Abstract

In the literature, sentences like The river froze solid or The door swung open have often been cited as instances of resultatives, along with uncontroversial resultatives like He hammered the metal flat or The joggers ran the pavement thin. However, the former type (Type B resultatives) behave differently from the latter type (Type A resultatives) in several respects, so that the two types of resultatives need to be handled differently. Besides the fact that Type B resultatives cannot be appropriately paraphrased by means of either “X becomes Y by V-ing” or “X causes Y to become Z by V-ing”, (1) Type B resultatives do not obey the Unique Path Constraint [Goldberg, A., 1991. It can’t go up the chimney down: paths and the English resultative. In: Proceedings of the Seventeenth Annual Meeting of the Berkeley Linguistics Society, pp. 368–378; Goldberg, A., 1995. Constructions: A Construction Grammar Approach to Argument Structure. The University of Chicago Press, Chicago]; (2) the result phrase cannot always be regarded as being predicated of its seeming host; (3) Type B resultatives may sometimes behave like verb particle combinations (e.g., He swung open the door). All these behavioral differences between Type A and Type B resultatives can be coherently accounted for once one identifies the distinction between the two types of resultatives as that between argument structure constructions and adjuncts.
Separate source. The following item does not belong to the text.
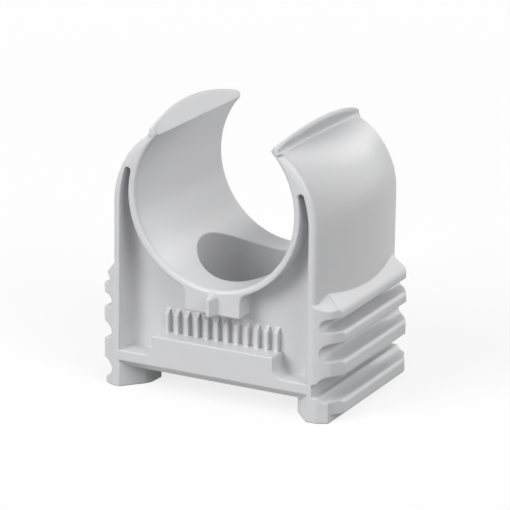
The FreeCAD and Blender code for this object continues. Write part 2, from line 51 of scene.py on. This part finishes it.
# Moulded light grey plastic
PLASTIC_COLOUR = (0.64, 0.642, 0.652)
PLASTIC_ROUGHNESS = 0.34
ROUGHNESS_CHANGE = 0.05
GRAIN_SIZE = 0.25 * MM
GRAIN_DETAIL = 2.0
GRAIN_DEPTH = 0.004 * MM
SHADE_SIZE = 6.0 * MM
SHADE_DETAIL = 3.0
SHADE_AMOUNT = 0.02
EDGE_ROUNDING = 0.24 * MM
EDGE_SAMPLES = 8

# Floor: white to the camera, with a faint shadow near the object, and grey in the light that it
# sends back
FLOOR_RADIUS = 3.0
FLOOR_SIDES = 96
FLOOR_COLOUR = 0.35
FLOOR_GLOW = 0.8
SHADOW_REACH = 0.03
WHITE_FROM = 0.25

# Light: a colour or strength of WHITE shows as full white
WHITE = 1.0
SKY_STRENGTH = 0.03
LAMP_DISTANCE = 0.8
LAMPS = (
    # name, azimuth, elevation, size in metres, power in watts
    ("front_lamp", -30, 28, 0.45, 4.55),
    ("high_lamp", -15, 62, 0.45, 1.05),
    ("right_lamp", 62, 38, 0.45, 2.95),
    ("top_lamp", 90, 70, 0.45, 0.7),
    ("back_lamp", 150, 16, 0.45, 0.85),
    ("shine_lamp", 170, 24, 0.25, 0.66),
    ("rear_lamp", -128, 25, 0.45, 1.1),
)


def view_axes():
    """Right, up and forward of the camera, before its position is known."""
    azimuth = math.radians(VIEW_AZIMUTH)
    elevation = math.radians(VIEW_ELEVATION)
    forward = Vector((-math.sin(azimuth) * math.cos(elevation),
                      math.cos(azimuth) * math.cos(elevation),
                      -math.sin(elevation)))
    right = forward.cross(Vector((0, 0, 1))).normalized()
    up = right.cross(forward)
    roll = math.radians(VIEW_ROLL)
    turned_right = right * math.cos(roll) + up * math.sin(roll)
    turned_up = up * math.cos(roll) - right * math.sin(roll)
    return turned_right, turned_up, forward


def pipe_seat(record):
    """Middle of the bore."""
    mount = next(m for m in record["mounts"] if m["name"] == "pipe_seat")
    return Vector(mount["pos_m"])


def add_camera(record):
    """The photograph's camera. The front face lies as far before the screw's axis as the back does
    behind it."""
    right, up, forward = view_axes()
    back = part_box("clip_body")[1].y
    seat = pipe_seat(record)
    front_centre = Vector((seat.x, -back, seat.z))
    target = front_centre + right * AIM_RIGHT - up * AIM_DOWN
    data = bpy.data.cameras.new("photo_camera")
    data.sensor_width = SENSOR_WIDTH
    data.lens = FOCAL_PIXELS / PHOTO_SIDE * SENSOR_WIDTH
    data.clip_start = NEAREST_SEEN
    data.clip_end = FARTHEST_SEEN
    camera = bpy.data.objects.new("photo_camera", data)
    bpy.context.scene.collection.objects.link(camera)
    turn = Matrix((right, up, -forward)).transposed().to_4x4()
    camera.matrix_world = Matrix.Translation(target - forward * VIEW_DISTANCE) @ turn
    bpy.context.scene.camera = camera


def new_material(name):
    material = bpy.data.materials.new(name)
    material.use_nodes = True
    nodes = material.node_tree.nodes
    return material, nodes, material.node_tree.links, nodes["Principled BSDF"]


def noise(nodes, links, place, size, detail):
    """Noise with lumps of about the given size, fixed to the object."""
    texture = nodes.new("ShaderNodeTexNoise")
    texture.inputs["Scale"].default_value = 1 / size
    texture.inputs["Detail"].default_value = detail
    links.new(place.outputs["Object"], texture.inputs["Vector"])
    return texture.outputs["Fac"]


def scaled_colour(factor):
    """The plastic's colour, made lighter or darker."""
    return (*[channel * factor for channel in PLASTIC_COLOUR], 1)


def plastic():
    """Satin moulded plastic: a fine grain, a faint unevenness, and edges that catch the light."""
    material, nodes, links, shader = new_material("light_grey_plastic")
    place = nodes.new("ShaderNodeTexCoord")

    shade = noise(nodes, links, place, SHADE_SIZE, SHADE_DETAIL)
    tones = nodes.new("ShaderNodeMix")
    tones.data_type = "RGBA"
    tones.inputs["A"].default_value = scaled_colour(1 - SHADE_AMOUNT)
    tones.inputs["B"].default_value = scaled_colour(1 + SHADE_AMOUNT)
    links.new(shade, tones.inputs["Factor"])
    links.new(tones.outputs["Result"], shader.inputs["Base Color"])
    gloss = nodes.new("ShaderNodeMapRange")
    gloss.inputs["To Min"].default_value = PLASTIC_ROUGHNESS - ROUGHNESS_CHANGE
    gloss.inputs["To Max"].default_value = PLASTIC_ROUGHNESS + ROUGHNESS_CHANGE
    links.new(shade, gloss.inputs["Value"])
    links.new(gloss.outputs["Result"], shader.inputs["Roughness"])

    grain = noise(nodes, links, place, GRAIN_SIZE, GRAIN_DETAIL)
    edges = nodes.new("ShaderNodeBevel")
    edges.samples = EDGE_SAMPLES
    edges.inputs["Radius"].default_value = EDGE_ROUNDING
    bump = nodes.new("ShaderNodeBump")
    bump.inputs["Distance"].default_value = GRAIN_DEPTH
    links.new(grain, bump.inputs["Height"])
    links.new(edges.outputs["Normal"], bump.inputs["Normal"])
    links.new(bump.outputs["Normal"], shader.inputs["Normal"])
    return material


def seen_rays(nodes, links):
    """1 for rays that see the background: from the camera, or by way of gloss or glass."""
    path = nodes.new("ShaderNodeLightPath")
    total = path.outputs["Is Camera Ray"]
    for kind in ("Is Glossy Ray", "Is Transmission Ray"):
        most = nodes.new("ShaderNodeMath")
        most.operation = "MAXIMUM"
        links.new(total, most.inputs[0])
        links.new(path.outputs[kind], most.inputs[1])
        total = most.outputs[0]
    return total


def grey(value):
    return (value, value, value, 1)


def glow_share(nodes, links):
    """Share of the glow in the floor: FLOOR_GLOW by the object, and all of it farther out."""
    place = nodes.new("ShaderNodeTexCoord")
    distance = nodes.new("ShaderNodeVectorMath")
    distance.operation = "LENGTH"
    links.new(place.outputs["Object"], distance.inputs[0])
    share = nodes.new("ShaderNodeMapRange")
    share.interpolation_type = "SMOOTHSTEP"
    share.inputs["From Min"].default_value = SHADOW_REACH
    share.inputs["From Max"].default_value = WHITE_FROM
    share.inputs["To Min"].default_value = FLOOR_GLOW
    links.new(distance.outputs["Value"], share.inputs["Value"])
    return share.outputs["Result"]


def diffuse(nodes, value):
    shader = nodes.new("ShaderNodeBsdfDiffuse")
    shader.inputs["Color"].default_value = grey(value)
    return shader


def mixed(nodes, links, share, first, second):
    """Mix of two shaders, all of the first at a share of 0 and all of the second at 1."""
    mix = nodes.new("ShaderNodeMixShader")
    links.new(share, mix.inputs["Fac"])
    links.new(first.outputs[0], mix.inputs[1])
    links.new(second.outputs[0], mix.inputs[2])
    return mix


def floor_material():
    """Part glow and part plain white where it is seen, so that a faint shadow stays, and grey in
    the light that it sends back."""
    material, nodes, links, shader = new_material("pale_floor")
    nodes.remove(shader)
    glow = nodes.new("ShaderNodeEmission")
    glow.inputs["Strength"].default_value = WHITE
    seen = mixed(nodes, links, glow_share(nodes, links), diffuse(nodes, WHITE), glow)
    surface = mixed(nodes, links, seen_rays(nodes, links), diffuse(nodes, FLOOR_COLOUR), seen)
    links.new(surface.outputs[0], nodes["Material Output"].inputs["Surface"])
    return material


def add_floor():
    bpy.ops.mesh.primitive_circle_add(vertices=FLOOR_SIDES, radius=FLOOR_RADIUS, fill_type="NGON")
    floor = bpy.context.object
    floor.name = "floor"
    floor.data.materials.append(floor_material())


def add_world():
    """Even white sky, which shows at full white behind the object."""
    world = bpy.data.worlds.new("studio")
    bpy.context.scene.world = world
    world.use_nodes = True
    nodes = world.node_tree.nodes
    links = world.node_tree.links
    sky = nodes["Background"]
    sky.inputs["Color"].default_value = grey(WHITE)
    strength = nodes.new("ShaderNodeMix")
    strength.data_type = "FLOAT"
    strength.inputs["A"].default_value = SKY_STRENGTH
    strength.inputs["B"].default_value = WHITE
    links.new(seen_rays(nodes, links), strength.inputs["Factor"])
    links.new(strength.outputs["Result"], sky.inputs["Strength"])


def add_softbox(name, azimuth, elevation, size, power):
    """Square lamp that looks at the object. An azimuth of 0 stands in front of it, 90 to its right."""
    data = bpy.data.lights.new(name, "AREA")
    data.shape = "SQUARE"
    data.size = size
    data.energy = power
    lamp = bpy.data.objects.new(name, data)
    bpy.context.scene.collection.objects.link(lamp)
    a = math.radians(azimuth)
    e = math.radians(elevation)
    away = Vector((math.sin(a) * math.cos(e), -math.cos(a) * math.cos(e), math.sin(e)))
    lamp.location = away * LAMP_DISTANCE
    lamp.rotation_euler = away.to_track_quat("Z", "Y").to_euler()


def main():
    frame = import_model()
    bpy.context.scene.view_settings.view_transform = "Standard"
    add_camera(frame["record"])
    body = frame["nodes"]["clip_body"]
    body.data.materials.clear()
    body.data.materials.append(plastic())
    add_floor()
    add_world()
    for lamp in LAMPS:
        add_softbox(*lamp)


main()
Besides showing that resultatives are not a monolithic category, the present paper has important implications for Goldberg’s (1995) constructional approach to resultatives. On the one hand, her constructional analysis is essentially correct, as far as argument resultatives go. On the other, in order to handle a wider range of empirical data, a constructional analysis should look beyond argument structure constructions.